Please quote exactly the lines below from the line containing "shape = found[0]" to the line containing "zip(*points))), Vector(map(max, zip(*points)))", both lines included, and nothing else.

→ Excerpted records:

* * * *

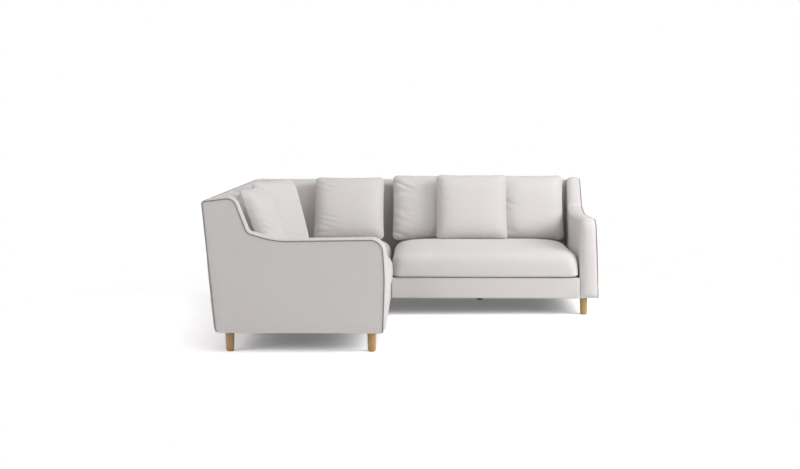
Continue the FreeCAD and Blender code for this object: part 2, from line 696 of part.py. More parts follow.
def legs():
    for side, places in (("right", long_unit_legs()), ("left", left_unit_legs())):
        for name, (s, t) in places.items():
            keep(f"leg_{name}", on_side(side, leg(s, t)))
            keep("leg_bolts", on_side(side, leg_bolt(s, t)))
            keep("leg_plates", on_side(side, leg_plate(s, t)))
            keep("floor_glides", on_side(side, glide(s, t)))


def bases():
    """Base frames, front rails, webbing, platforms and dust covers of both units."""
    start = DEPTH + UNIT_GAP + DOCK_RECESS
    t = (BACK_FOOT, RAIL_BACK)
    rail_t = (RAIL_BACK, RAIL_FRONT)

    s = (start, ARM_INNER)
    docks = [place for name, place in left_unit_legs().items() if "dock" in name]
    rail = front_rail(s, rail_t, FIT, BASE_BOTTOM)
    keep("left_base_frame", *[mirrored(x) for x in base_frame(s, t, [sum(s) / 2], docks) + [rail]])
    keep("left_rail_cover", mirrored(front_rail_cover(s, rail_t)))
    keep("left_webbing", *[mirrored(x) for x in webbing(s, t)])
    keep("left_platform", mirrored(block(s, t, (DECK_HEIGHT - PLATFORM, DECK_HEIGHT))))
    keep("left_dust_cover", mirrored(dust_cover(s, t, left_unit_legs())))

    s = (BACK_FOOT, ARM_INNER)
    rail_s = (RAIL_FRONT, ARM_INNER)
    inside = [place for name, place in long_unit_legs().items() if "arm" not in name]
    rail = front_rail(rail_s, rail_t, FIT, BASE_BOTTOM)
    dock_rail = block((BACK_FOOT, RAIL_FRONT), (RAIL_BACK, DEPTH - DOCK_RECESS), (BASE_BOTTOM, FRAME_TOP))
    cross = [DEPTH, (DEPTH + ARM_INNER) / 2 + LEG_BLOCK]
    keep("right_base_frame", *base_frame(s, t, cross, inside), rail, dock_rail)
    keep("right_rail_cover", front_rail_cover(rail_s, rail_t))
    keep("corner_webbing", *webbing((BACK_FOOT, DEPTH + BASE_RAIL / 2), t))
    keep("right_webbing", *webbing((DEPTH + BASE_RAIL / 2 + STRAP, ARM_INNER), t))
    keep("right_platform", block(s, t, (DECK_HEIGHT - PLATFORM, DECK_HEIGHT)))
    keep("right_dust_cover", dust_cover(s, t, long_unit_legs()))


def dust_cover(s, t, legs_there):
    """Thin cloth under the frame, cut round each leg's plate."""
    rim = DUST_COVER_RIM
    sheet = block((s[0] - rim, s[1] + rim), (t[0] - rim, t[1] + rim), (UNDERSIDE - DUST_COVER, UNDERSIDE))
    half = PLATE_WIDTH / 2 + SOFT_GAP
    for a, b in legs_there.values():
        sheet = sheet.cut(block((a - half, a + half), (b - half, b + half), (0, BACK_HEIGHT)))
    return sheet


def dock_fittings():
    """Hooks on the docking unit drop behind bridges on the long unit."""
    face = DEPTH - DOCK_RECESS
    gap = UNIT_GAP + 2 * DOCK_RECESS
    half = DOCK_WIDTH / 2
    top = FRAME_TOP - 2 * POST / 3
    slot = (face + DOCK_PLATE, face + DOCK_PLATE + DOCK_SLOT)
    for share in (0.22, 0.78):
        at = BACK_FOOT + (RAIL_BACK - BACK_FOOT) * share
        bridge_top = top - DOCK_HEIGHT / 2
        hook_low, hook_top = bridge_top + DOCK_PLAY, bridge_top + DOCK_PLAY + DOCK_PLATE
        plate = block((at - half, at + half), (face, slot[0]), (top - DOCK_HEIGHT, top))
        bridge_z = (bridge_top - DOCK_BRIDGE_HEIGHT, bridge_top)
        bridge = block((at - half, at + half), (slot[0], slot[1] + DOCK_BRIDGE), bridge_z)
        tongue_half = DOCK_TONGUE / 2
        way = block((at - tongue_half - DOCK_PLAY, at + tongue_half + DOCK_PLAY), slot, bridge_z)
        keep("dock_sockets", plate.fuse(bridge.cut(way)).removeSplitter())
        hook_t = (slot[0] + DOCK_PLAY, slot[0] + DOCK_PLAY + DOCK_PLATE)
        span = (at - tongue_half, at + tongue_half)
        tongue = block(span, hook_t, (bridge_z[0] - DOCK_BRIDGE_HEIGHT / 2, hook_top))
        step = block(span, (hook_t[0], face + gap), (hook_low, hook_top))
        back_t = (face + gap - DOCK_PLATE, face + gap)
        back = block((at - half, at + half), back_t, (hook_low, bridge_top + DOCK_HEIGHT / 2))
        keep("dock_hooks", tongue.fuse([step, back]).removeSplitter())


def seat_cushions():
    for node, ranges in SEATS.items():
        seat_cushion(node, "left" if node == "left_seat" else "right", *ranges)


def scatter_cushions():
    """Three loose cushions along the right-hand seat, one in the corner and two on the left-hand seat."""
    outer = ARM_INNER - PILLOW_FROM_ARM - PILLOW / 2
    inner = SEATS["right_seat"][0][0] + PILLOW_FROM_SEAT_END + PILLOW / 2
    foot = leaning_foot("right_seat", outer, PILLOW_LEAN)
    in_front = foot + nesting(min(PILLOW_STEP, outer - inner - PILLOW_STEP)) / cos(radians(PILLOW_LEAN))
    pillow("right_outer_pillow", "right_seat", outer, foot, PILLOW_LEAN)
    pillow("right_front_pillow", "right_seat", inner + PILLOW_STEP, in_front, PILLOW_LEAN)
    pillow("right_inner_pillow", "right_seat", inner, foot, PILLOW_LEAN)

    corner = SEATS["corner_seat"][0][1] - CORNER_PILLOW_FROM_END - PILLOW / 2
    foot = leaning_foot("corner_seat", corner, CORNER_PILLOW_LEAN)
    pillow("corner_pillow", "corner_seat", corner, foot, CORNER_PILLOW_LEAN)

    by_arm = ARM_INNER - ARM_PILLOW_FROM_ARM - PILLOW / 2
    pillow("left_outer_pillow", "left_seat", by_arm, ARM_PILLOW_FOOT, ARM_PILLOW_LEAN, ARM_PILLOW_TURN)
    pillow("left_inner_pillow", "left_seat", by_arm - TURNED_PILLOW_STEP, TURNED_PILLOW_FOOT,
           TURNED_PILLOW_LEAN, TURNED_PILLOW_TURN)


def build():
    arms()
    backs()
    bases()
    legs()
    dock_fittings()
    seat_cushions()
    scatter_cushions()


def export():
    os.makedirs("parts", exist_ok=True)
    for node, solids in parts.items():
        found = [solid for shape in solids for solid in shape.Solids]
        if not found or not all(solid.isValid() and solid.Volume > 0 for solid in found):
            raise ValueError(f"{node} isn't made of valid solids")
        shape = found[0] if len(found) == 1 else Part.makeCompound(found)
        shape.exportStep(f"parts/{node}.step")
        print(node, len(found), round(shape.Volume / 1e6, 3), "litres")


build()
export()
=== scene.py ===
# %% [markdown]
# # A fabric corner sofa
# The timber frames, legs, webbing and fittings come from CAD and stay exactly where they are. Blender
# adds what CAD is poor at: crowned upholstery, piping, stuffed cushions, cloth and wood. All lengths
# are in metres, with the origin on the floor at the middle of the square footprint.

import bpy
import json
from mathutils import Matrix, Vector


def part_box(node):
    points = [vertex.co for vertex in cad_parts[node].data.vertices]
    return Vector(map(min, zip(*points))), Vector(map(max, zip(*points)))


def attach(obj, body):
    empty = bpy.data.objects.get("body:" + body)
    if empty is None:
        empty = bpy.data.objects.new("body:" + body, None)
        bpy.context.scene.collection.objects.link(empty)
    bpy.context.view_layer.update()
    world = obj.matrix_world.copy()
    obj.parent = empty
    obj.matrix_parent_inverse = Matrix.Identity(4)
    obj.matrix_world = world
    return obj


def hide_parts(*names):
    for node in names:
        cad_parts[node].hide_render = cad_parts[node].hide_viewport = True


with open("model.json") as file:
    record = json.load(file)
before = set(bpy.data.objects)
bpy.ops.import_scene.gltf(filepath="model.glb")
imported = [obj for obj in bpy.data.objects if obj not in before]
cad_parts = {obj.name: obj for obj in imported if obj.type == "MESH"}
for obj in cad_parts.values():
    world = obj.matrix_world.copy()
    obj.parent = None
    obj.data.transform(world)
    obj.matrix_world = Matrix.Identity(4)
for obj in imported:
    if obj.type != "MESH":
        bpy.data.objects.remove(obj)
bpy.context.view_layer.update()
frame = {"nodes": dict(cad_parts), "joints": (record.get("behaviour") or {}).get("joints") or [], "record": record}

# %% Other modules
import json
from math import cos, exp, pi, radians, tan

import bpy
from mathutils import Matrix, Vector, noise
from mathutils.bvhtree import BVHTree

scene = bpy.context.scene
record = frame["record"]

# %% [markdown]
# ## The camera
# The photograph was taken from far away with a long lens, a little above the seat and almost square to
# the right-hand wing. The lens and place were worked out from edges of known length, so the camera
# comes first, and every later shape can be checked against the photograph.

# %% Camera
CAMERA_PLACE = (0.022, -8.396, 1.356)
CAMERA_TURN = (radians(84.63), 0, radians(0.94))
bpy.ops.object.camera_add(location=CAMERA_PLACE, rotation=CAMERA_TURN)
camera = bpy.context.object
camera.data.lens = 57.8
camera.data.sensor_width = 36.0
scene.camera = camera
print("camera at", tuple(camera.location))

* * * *

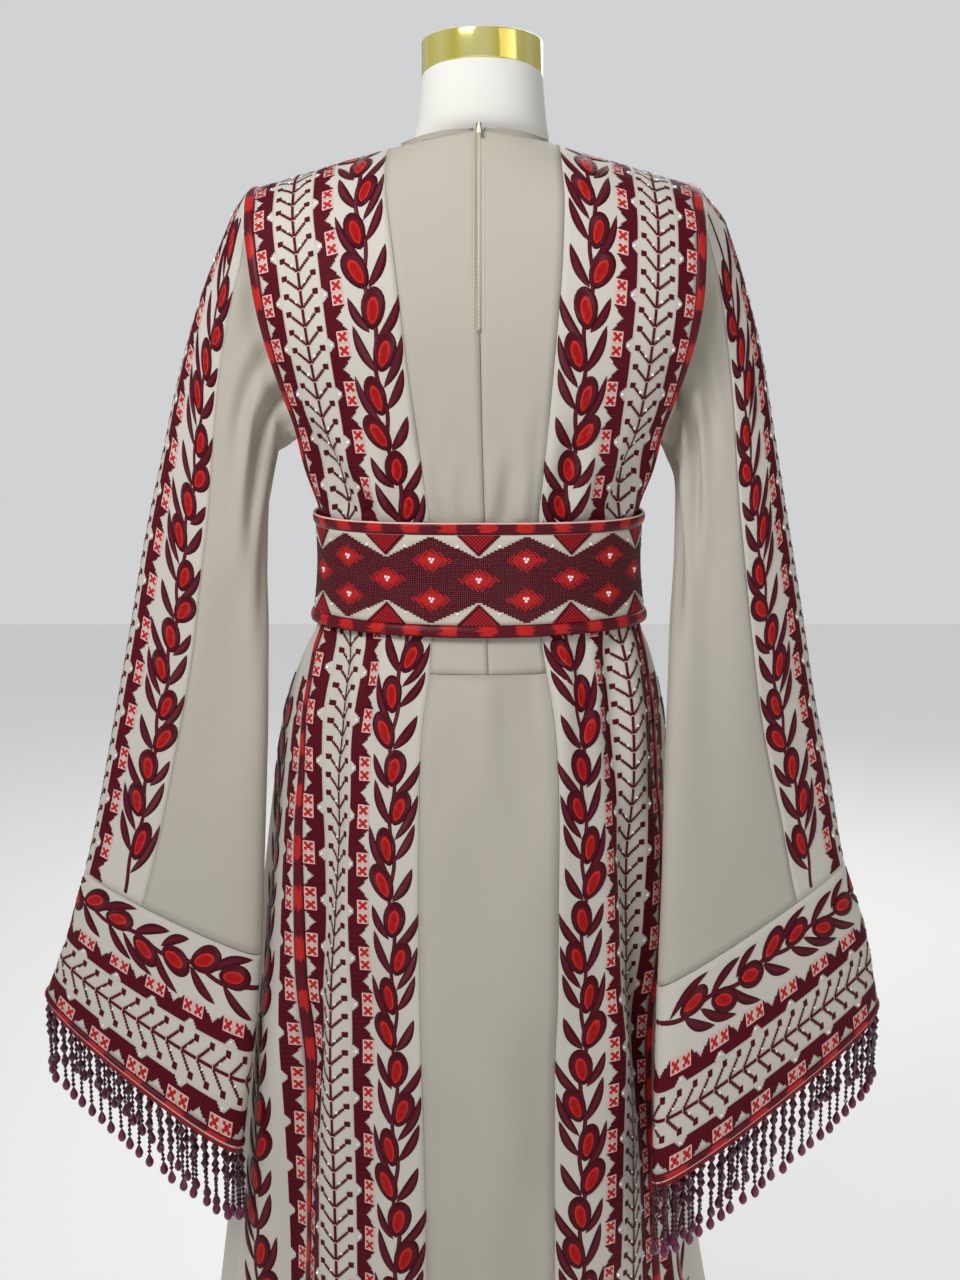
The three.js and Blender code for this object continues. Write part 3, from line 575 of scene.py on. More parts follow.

* * * *

→ The result:
        shape = found[0] if len(found) == 1 else Part.makeCompound(found)
        shape.exportStep(f"parts/{node}.step")
        print(node, len(found), round(shape.Volume / 1e6, 3), "litres")


build()
export()
=== scene.py ===
# %% [markdown]
# # A fabric corner sofa
# The timber frames, legs, webbing and fittings come from CAD and stay exactly where they are. Blender
# adds what CAD is poor at: crowned upholstery, piping, stuffed cushions, cloth and wood. All lengths
# are in metres, with the origin on the floor at the middle of the square footprint.

import bpy
import json
from mathutils import Matrix, Vector


def part_box(node):
    points = [vertex.co for vertex in cad_parts[node].data.vertices]
    return Vector(map(min, zip(*points))), Vector(map(max, zip(*points)))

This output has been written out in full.